# START OF Data for this task
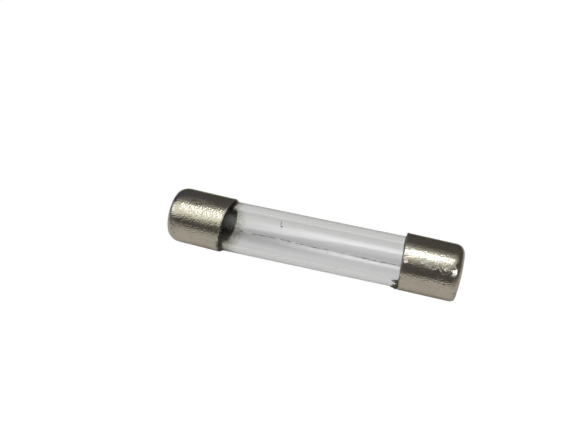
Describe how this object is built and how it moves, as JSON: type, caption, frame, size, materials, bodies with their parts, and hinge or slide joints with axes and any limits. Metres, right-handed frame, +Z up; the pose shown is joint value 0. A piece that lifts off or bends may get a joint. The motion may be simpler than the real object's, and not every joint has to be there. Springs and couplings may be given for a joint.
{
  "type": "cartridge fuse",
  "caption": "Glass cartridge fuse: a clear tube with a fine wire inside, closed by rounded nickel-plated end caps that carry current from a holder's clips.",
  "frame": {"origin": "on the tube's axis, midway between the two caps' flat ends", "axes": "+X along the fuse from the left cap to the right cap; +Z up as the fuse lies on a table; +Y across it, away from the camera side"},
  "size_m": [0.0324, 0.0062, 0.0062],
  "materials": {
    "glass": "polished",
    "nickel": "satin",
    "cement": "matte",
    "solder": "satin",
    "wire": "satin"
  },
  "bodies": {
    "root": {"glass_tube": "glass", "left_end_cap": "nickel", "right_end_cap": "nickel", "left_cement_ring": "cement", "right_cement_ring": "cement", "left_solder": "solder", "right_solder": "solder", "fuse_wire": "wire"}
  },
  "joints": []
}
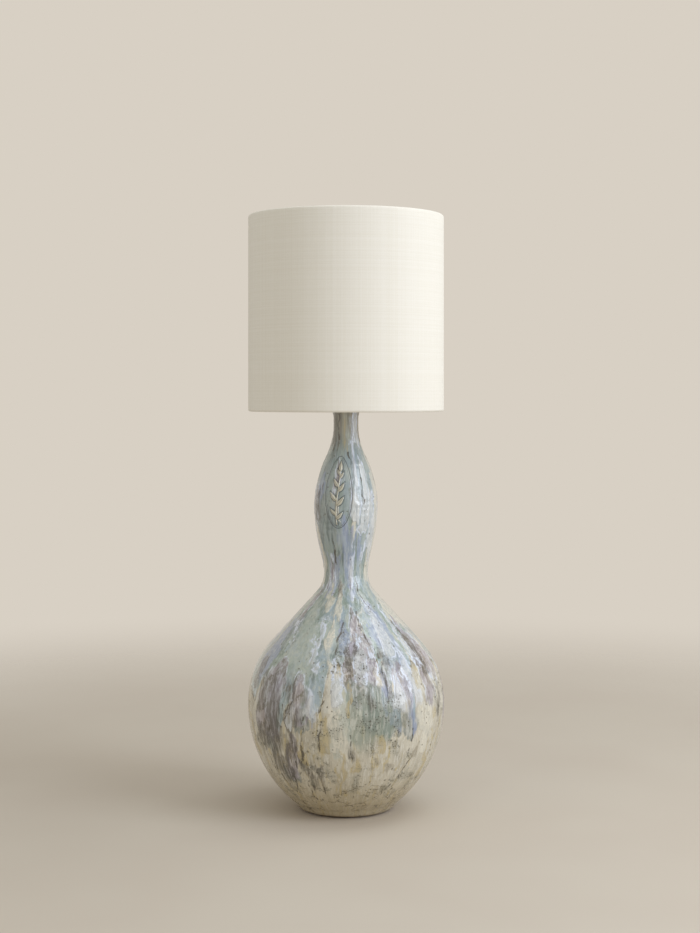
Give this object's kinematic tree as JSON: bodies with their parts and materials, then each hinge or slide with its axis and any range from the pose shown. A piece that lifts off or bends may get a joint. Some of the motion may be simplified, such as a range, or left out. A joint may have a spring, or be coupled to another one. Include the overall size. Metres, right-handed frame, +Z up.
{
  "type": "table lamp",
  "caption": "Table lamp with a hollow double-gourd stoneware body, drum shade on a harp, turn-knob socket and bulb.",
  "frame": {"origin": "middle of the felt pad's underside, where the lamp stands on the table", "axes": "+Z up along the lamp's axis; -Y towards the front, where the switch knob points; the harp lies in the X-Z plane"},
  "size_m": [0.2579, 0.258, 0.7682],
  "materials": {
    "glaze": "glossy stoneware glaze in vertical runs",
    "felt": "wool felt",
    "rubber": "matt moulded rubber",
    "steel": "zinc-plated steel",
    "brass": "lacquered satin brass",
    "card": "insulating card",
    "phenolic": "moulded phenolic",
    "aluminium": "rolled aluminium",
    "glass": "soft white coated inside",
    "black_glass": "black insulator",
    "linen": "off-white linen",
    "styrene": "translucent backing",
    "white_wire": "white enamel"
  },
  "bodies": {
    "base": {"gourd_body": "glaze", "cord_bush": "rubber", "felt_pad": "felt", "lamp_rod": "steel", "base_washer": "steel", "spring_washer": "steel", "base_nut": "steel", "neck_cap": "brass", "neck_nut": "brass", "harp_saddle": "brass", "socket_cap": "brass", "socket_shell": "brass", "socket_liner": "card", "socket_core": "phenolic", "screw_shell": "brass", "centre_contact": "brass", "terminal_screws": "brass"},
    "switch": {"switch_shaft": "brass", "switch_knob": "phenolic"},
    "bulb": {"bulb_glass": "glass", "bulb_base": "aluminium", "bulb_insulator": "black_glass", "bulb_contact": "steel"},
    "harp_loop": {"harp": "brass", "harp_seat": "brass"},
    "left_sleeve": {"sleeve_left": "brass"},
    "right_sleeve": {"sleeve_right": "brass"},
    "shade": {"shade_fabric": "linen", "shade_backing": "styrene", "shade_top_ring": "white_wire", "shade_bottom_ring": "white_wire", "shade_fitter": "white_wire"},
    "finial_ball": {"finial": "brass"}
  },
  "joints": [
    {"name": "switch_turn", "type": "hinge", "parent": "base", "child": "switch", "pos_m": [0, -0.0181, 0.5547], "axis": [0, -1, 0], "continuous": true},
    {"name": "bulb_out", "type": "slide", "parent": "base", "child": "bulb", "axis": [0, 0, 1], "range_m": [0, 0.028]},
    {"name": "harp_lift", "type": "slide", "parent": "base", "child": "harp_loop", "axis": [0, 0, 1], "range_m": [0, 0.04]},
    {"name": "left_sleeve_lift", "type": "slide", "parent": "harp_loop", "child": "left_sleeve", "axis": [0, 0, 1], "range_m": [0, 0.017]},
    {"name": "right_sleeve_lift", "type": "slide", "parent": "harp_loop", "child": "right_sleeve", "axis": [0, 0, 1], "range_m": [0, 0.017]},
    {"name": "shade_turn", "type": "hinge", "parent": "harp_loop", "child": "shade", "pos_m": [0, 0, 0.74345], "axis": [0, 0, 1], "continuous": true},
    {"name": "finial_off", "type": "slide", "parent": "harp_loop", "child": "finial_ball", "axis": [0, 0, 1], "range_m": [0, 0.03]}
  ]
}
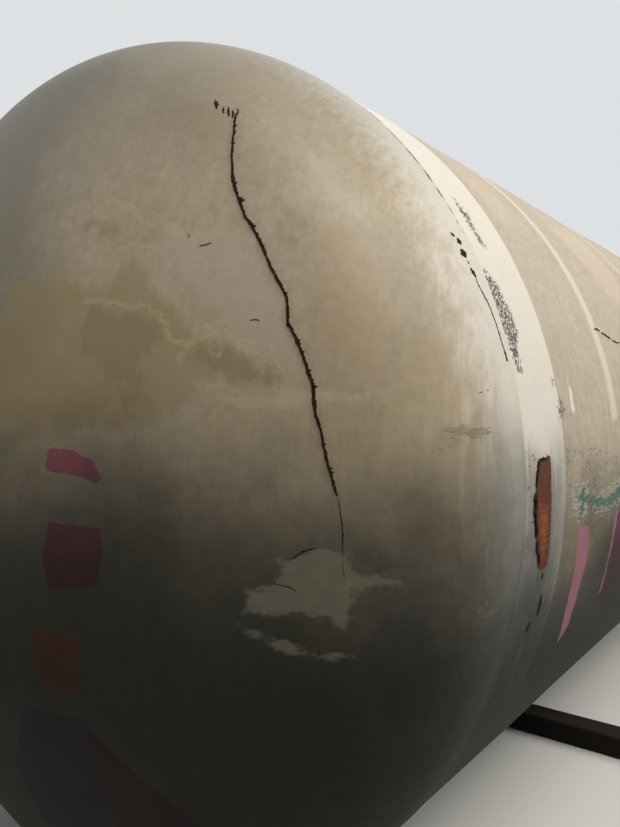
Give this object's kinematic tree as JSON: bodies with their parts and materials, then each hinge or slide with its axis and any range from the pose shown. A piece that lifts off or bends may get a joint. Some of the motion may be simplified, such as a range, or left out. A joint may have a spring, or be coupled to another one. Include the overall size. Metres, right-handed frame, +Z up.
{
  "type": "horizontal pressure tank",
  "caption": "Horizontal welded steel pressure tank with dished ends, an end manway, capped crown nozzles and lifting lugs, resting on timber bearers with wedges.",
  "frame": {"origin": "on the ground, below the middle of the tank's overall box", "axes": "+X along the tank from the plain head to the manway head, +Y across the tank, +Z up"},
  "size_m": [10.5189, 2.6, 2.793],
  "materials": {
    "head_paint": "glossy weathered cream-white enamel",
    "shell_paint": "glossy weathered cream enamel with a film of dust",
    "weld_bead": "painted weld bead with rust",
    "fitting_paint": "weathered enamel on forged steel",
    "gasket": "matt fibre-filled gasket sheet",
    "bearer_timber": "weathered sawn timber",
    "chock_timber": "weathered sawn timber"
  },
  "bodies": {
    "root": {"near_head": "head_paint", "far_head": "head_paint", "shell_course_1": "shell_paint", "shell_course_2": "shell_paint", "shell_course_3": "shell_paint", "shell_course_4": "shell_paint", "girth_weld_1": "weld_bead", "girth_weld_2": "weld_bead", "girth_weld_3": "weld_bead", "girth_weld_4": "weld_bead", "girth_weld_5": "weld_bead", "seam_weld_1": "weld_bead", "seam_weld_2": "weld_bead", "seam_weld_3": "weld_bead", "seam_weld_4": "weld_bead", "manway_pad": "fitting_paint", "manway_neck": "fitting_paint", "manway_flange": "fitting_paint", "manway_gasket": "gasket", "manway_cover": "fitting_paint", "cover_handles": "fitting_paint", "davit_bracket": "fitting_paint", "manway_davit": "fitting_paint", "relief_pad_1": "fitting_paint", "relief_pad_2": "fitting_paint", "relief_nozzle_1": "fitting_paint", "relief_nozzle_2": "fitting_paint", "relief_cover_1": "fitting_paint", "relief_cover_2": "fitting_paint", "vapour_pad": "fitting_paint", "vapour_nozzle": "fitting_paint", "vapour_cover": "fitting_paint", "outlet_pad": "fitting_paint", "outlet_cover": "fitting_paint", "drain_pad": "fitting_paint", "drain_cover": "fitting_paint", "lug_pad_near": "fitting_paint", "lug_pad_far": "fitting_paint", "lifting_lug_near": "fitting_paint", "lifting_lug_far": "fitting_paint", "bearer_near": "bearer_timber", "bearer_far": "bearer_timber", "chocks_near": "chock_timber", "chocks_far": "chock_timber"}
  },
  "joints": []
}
# END OF Data for this task
* _Prompt_
Print the records above exactly as they appear.

* _The response_
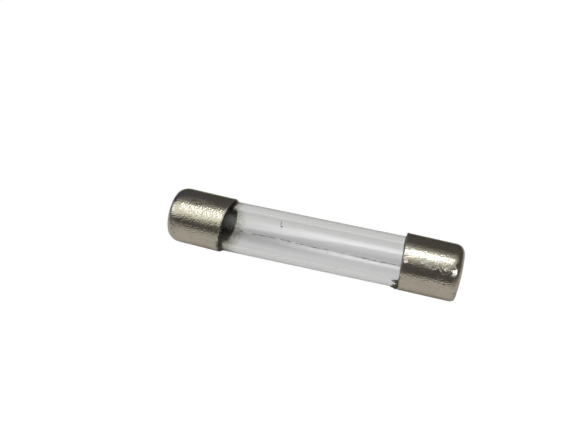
Describe how this object is built and how it moves, as JSON: type, caption, frame, size, materials, bodies with their parts, and hinge or slide joints with axes and any limits. Metres, right-handed frame, +Z up; the pose shown is joint value 0. A piece that lifts off or bends may get a joint. The motion may be simpler than the real object's, and not every joint has to be there. Springs and couplings may be given for a joint.
{
  "type": "cartridge fuse",
  "caption": "Glass cartridge fuse: a clear tube with a fine wire inside, closed by rounded nickel-plated end caps that carry current from a holder's clips.",
  "frame": {"origin": "on the tube's axis, midway between the two caps' flat ends", "axes": "+X along the fuse from the left cap to the right cap; +Z up as the fuse lies on a table; +Y across it, away from the camera side"},
  "size_m": [0.0324, 0.0062, 0.0062],
  "materials": {
    "glass": "polished",
    "nickel": "satin",
    "cement": "matte",
    "solder": "satin",
    "wire": "satin"
  },
  "bodies": {
    "root": {"glass_tube": "glass", "left_end_cap": "nickel", "right_end_cap": "nickel", "left_cement_ring": "cement", "right_cement_ring": "cement", "left_solder": "solder", "right_solder": "solder", "fuse_wire": "wire"}
  },
  "joints": []
}
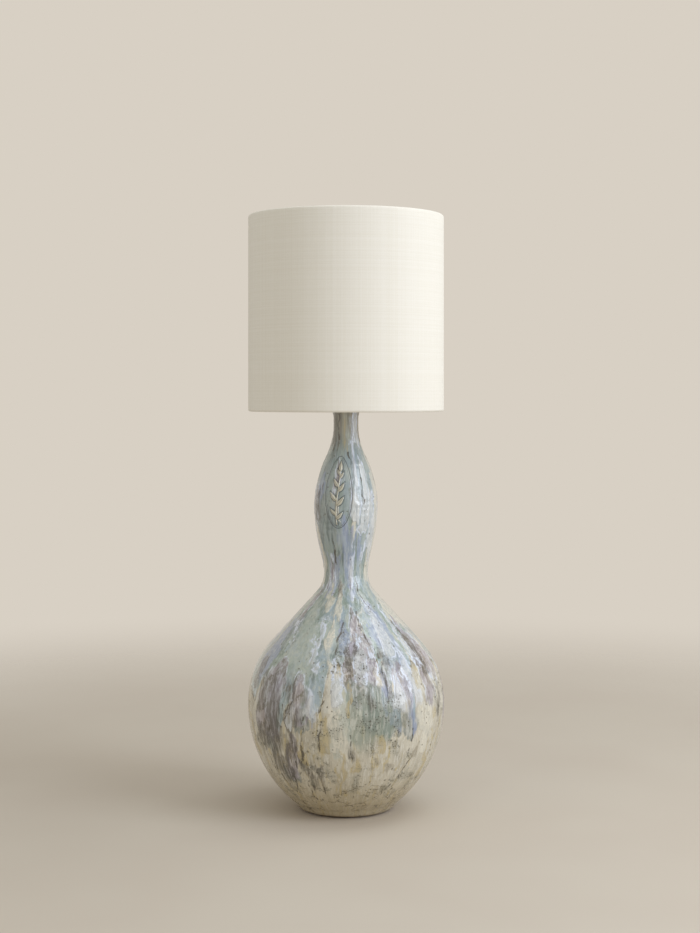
Give this object's kinematic tree as JSON: bodies with their parts and materials, then each hinge or slide with its axis and any range from the pose shown. A piece that lifts off or bends may get a joint. Some of the motion may be simplified, such as a range, or left out. A joint may have a spring, or be coupled to another one. Include the overall size. Metres, right-handed frame, +Z up.
{
  "type": "table lamp",
  "caption": "Table lamp with a hollow double-gourd stoneware body, drum shade on a harp, turn-knob socket and bulb.",
  "frame": {"origin": "middle of the felt pad's underside, where the lamp stands on the table", "axes": "+Z up along the lamp's axis; -Y towards the front, where the switch knob points; the harp lies in the X-Z plane"},
  "size_m": [0.2579, 0.258, 0.7682],
  "materials": {
    "glaze": "glossy stoneware glaze in vertical runs",
    "felt": "wool felt",
    "rubber": "matt moulded rubber",
    "steel": "zinc-plated steel",
    "brass": "lacquered satin brass",
    "card": "insulating card",
    "phenolic": "moulded phenolic",
    "aluminium": "rolled aluminium",
    "glass": "soft white coated inside",
    "black_glass": "black insulator",
    "linen": "off-white linen",
    "styrene": "translucent backing",
    "white_wire": "white enamel"
  },
  "bodies": {
    "base": {"gourd_body": "glaze", "cord_bush": "rubber", "felt_pad": "felt", "lamp_rod": "steel", "base_washer": "steel", "spring_washer": "steel", "base_nut": "steel", "neck_cap": "brass", "neck_nut": "brass", "harp_saddle": "brass", "socket_cap": "brass", "socket_shell": "brass", "socket_liner": "card", "socket_core": "phenolic", "screw_shell": "brass", "centre_contact": "brass", "terminal_screws": "brass"},
    "switch": {"switch_shaft": "brass", "switch_knob": "phenolic"},
    "bulb": {"bulb_glass": "glass", "bulb_base": "aluminium", "bulb_insulator": "black_glass", "bulb_contact": "steel"},
    "harp_loop": {"harp": "brass", "harp_seat": "brass"},
    "left_sleeve": {"sleeve_left": "brass"},
    "right_sleeve": {"sleeve_right": "brass"},
    "shade": {"shade_fabric": "linen", "shade_backing": "styrene", "shade_top_ring": "white_wire", "shade_bottom_ring": "white_wire", "shade_fitter": "white_wire"},
    "finial_ball": {"finial": "brass"}
  },
  "joints": [
    {"name": "switch_turn", "type": "hinge", "parent": "base", "child": "switch", "pos_m": [0, -0.0181, 0.5547], "axis": [0, -1, 0], "continuous": true},
    {"name": "bulb_out", "type": "slide", "parent": "base", "child": "bulb", "axis": [0, 0, 1], "range_m": [0, 0.028]},
    {"name": "harp_lift", "type": "slide", "parent": "base", "child": "harp_loop", "axis": [0, 0, 1], "range_m": [0, 0.04]},
    {"name": "left_sleeve_lift", "type": "slide", "parent": "harp_loop", "child": "left_sleeve", "axis": [0, 0, 1], "range_m": [0, 0.017]},
    {"name": "right_sleeve_lift", "type": "slide", "parent": "harp_loop", "child": "right_sleeve", "axis": [0, 0, 1], "range_m": [0, 0.017]},
    {"name": "shade_turn", "type": "hinge", "parent": "harp_loop", "child": "shade", "pos_m": [0, 0, 0.74345], "axis": [0, 0, 1], "continuous": true},
    {"name": "finial_off", "type": "slide", "parent": "harp_loop", "child": "finial_ball", "axis": [0, 0, 1], "range_m": [0, 0.03]}
  ]
}
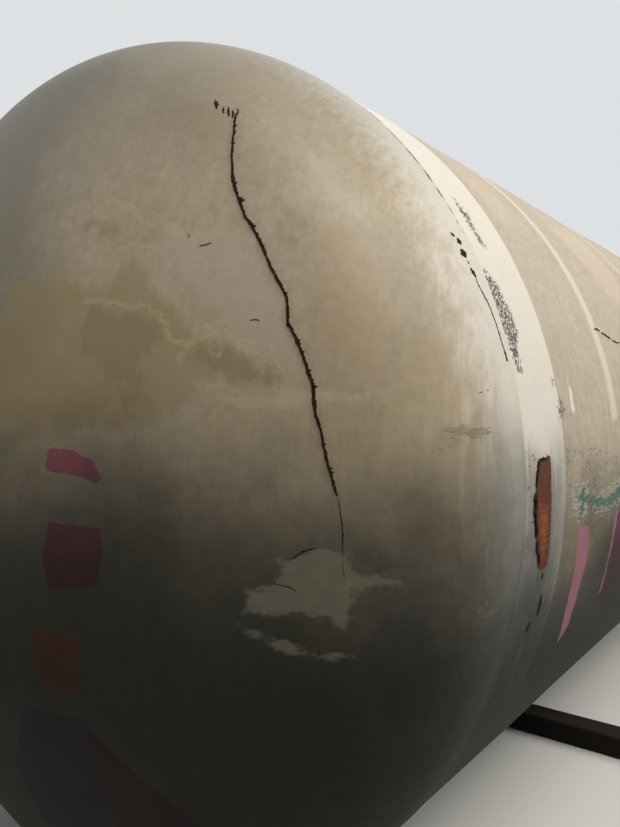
Give this object's kinematic tree as JSON: bodies with their parts and materials, then each hinge or slide with its axis and any range from the pose shown. A piece that lifts off or bends may get a joint. Some of the motion may be simplified, such as a range, or left out. A joint may have a spring, or be coupled to another one. Include the overall size. Metres, right-handed frame, +Z up.
{
  "type": "horizontal pressure tank",
  "caption": "Horizontal welded steel pressure tank with dished ends, an end manway, capped crown nozzles and lifting lugs, resting on timber bearers with wedges.",
  "frame": {"origin": "on the ground, below the middle of the tank's overall box", "axes": "+X along the tank from the plain head to the manway head, +Y across the tank, +Z up"},
  "size_m": [10.5189, 2.6, 2.793],
  "materials": {
    "head_paint": "glossy weathered cream-white enamel",
    "shell_paint": "glossy weathered cream enamel with a film of dust",
    "weld_bead": "painted weld bead with rust",
    "fitting_paint": "weathered enamel on forged steel",
    "gasket": "matt fibre-filled gasket sheet",
    "bearer_timber": "weathered sawn timber",
    "chock_timber": "weathered sawn timber"
  },
  "bodies": {
    "root": {"near_head": "head_paint", "far_head": "head_paint", "shell_course_1": "shell_paint", "shell_course_2": "shell_paint", "shell_course_3": "shell_paint", "shell_course_4": "shell_paint", "girth_weld_1": "weld_bead", "girth_weld_2": "weld_bead", "girth_weld_3": "weld_bead", "girth_weld_4": "weld_bead", "girth_weld_5": "weld_bead", "seam_weld_1": "weld_bead", "seam_weld_2": "weld_bead", "seam_weld_3": "weld_bead", "seam_weld_4": "weld_bead", "manway_pad": "fitting_paint", "manway_neck": "fitting_paint", "manway_flange": "fitting_paint", "manway_gasket": "gasket", "manway_cover": "fitting_paint", "cover_handles": "fitting_paint", "davit_bracket": "fitting_paint", "manway_davit": "fitting_paint", "relief_pad_1": "fitting_paint", "relief_pad_2": "fitting_paint", "relief_nozzle_1": "fitting_paint", "relief_nozzle_2": "fitting_paint", "relief_cover_1": "fitting_paint", "relief_cover_2": "fitting_paint", "vapour_pad": "fitting_paint", "vapour_nozzle": "fitting_paint", "vapour_cover": "fitting_paint", "outlet_pad": "fitting_paint", "outlet_cover": "fitting_paint", "drain_pad": "fitting_paint", "drain_cover": "fitting_paint", "lug_pad_near": "fitting_paint", "lug_pad_far": "fitting_paint", "lifting_lug_near": "fitting_paint", "lifting_lug_far": "fitting_paint", "bearer_near": "bearer_timber", "bearer_far": "bearer_timber", "chocks_near": "chock_timber", "chocks_far": "chock_timber"}
  },
  "joints": []
}